With reference to Michael Ashton’s post at Biiwii…
Mike Ashton is also known as the “inflation guy” and for good reason, his knowledge of the CPI, inflation indexing and hedging is second to none in my opinion.
That said, the NFTRH+ trade on TLT (a play on deflation, among other things), as with all NFTRH+ ideas, is about the chart (and insofar as dividend income, diversification and risk management come into play, so much the better). Here is the weekly chart of TLT that was included in the original update. It appears to still be on track and a break above last week’s high would target 136. MACD and RSI look good.
Using this chart of compounded inflation from the late 1800’s to the present, Ashton explains the following…
“The chart shows rolling, compounded 10-year inflation rates for as far back as we have reasonable data. And it shows the current level of 10-year inflation “breakevens.” What this means is that if you are long Treasuries, rather than TIPS, you will do better over the next ten years if inflation is below 1.34% and above roughly zero. If we have big deflation, TIPS will do just about as well since they are also principal protected; if we have any inflation over 1.34%, TIPS will do better.”

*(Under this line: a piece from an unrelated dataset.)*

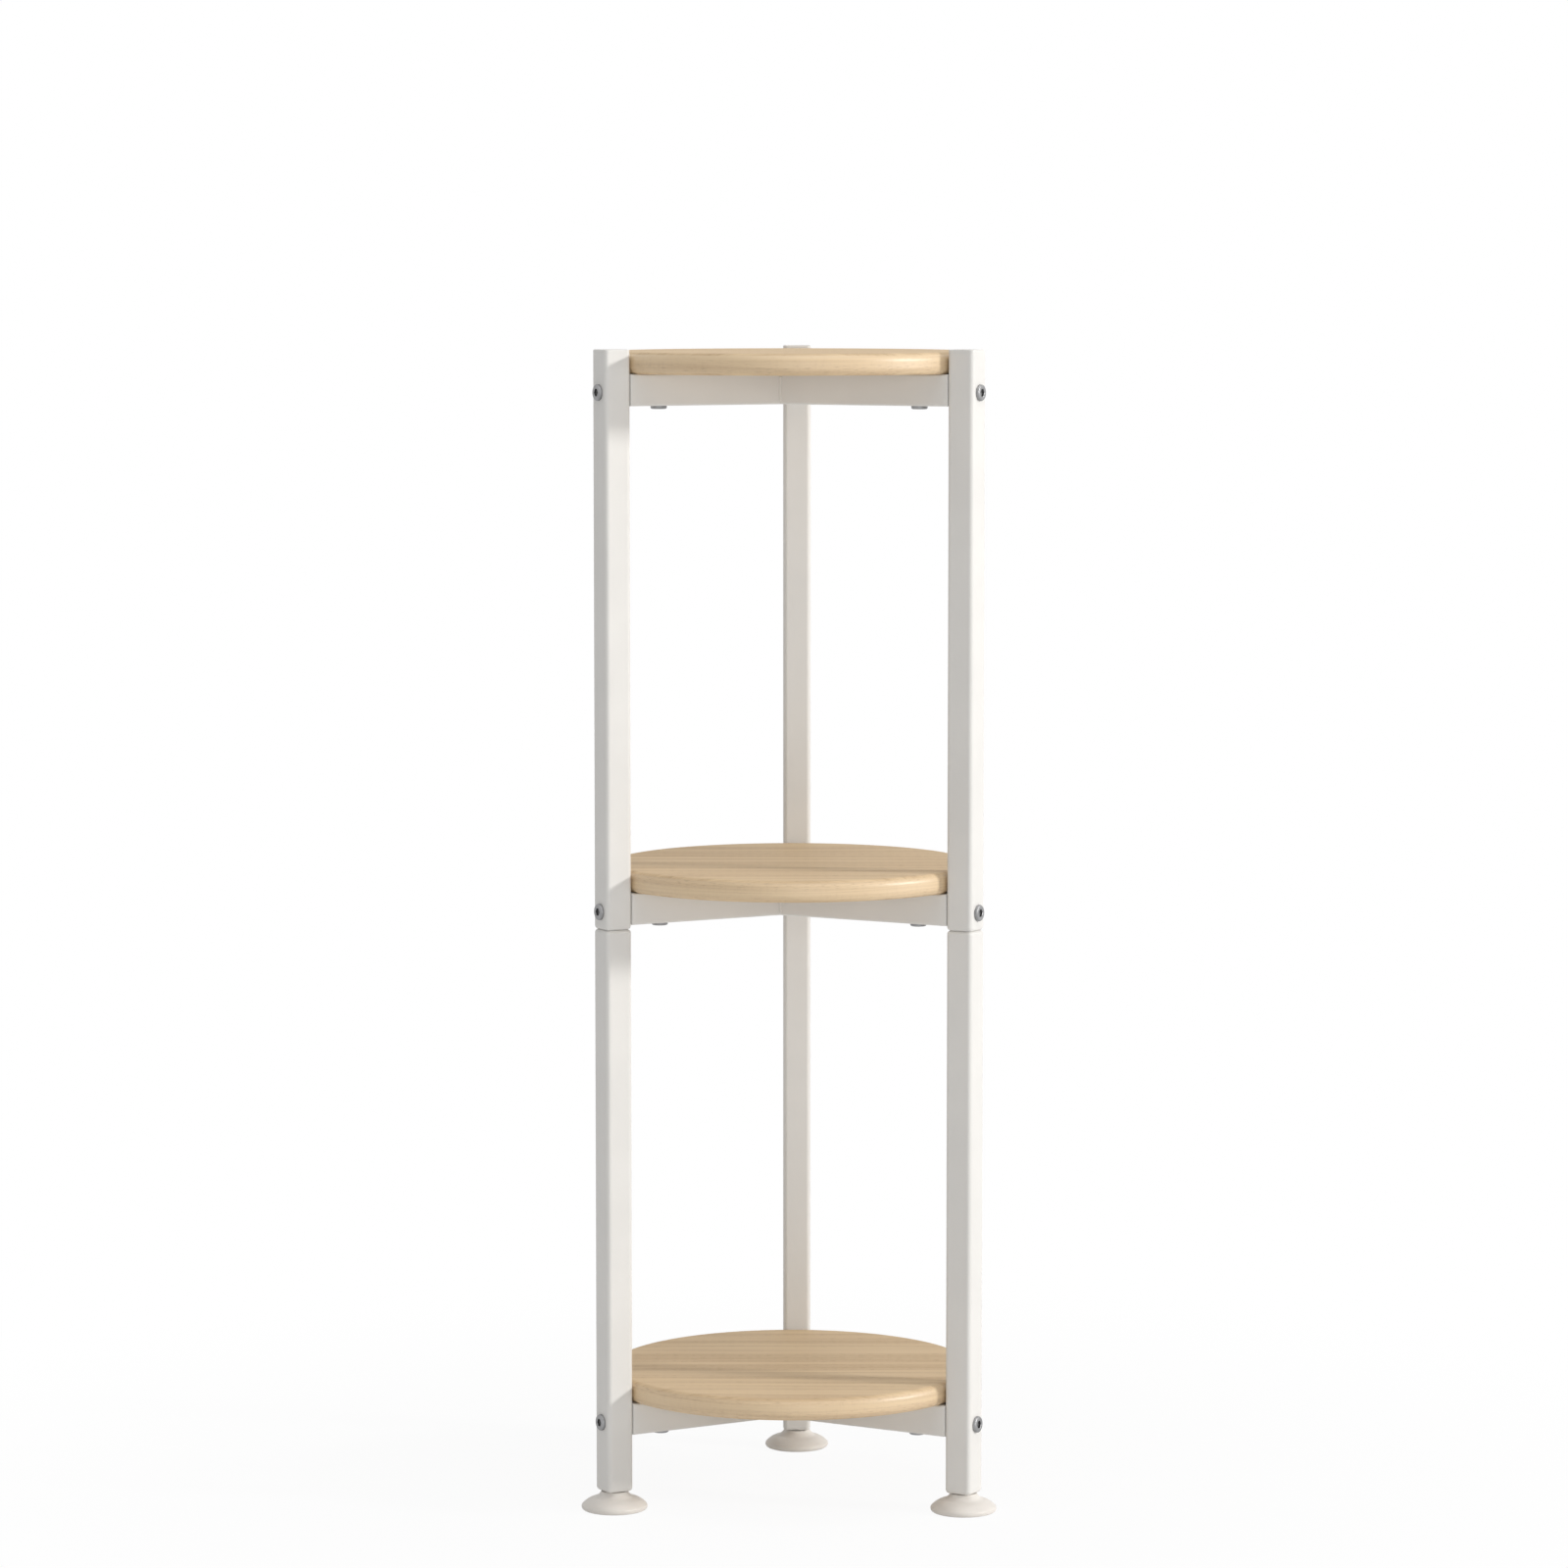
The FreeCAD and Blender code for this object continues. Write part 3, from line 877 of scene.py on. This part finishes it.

So again, I am holding TLT for its chart above during this particular short-term market phase, but it did prompt me to look at a couple other charts. First the TIP-TLT ratio, which remains bearish (TIP is still technically bearish relative to TLT).
While nominal TIP has declined to a would-be support area but other than potentially bottoming MACD and RSI, has not made any hints in a bullish direction.
I wanted to revisit this (original TLT update) because Mike Ashton is a fundamental inflation guy and his analysis implies that the relative value is with TIP (vs. TLT), when looking out beyond the short-term. For that part of your portfolio during a difficult market phase and insofar as one wants to own bonds, you might want to keep an eye on TIPs going forward.
Meanwhile, TLT appears to be doing just fine in this market on the short-term as inflation appears to be the furthest thing from peoples’ minds. There will likely be a shelf life to that, whether measured in weeks or months.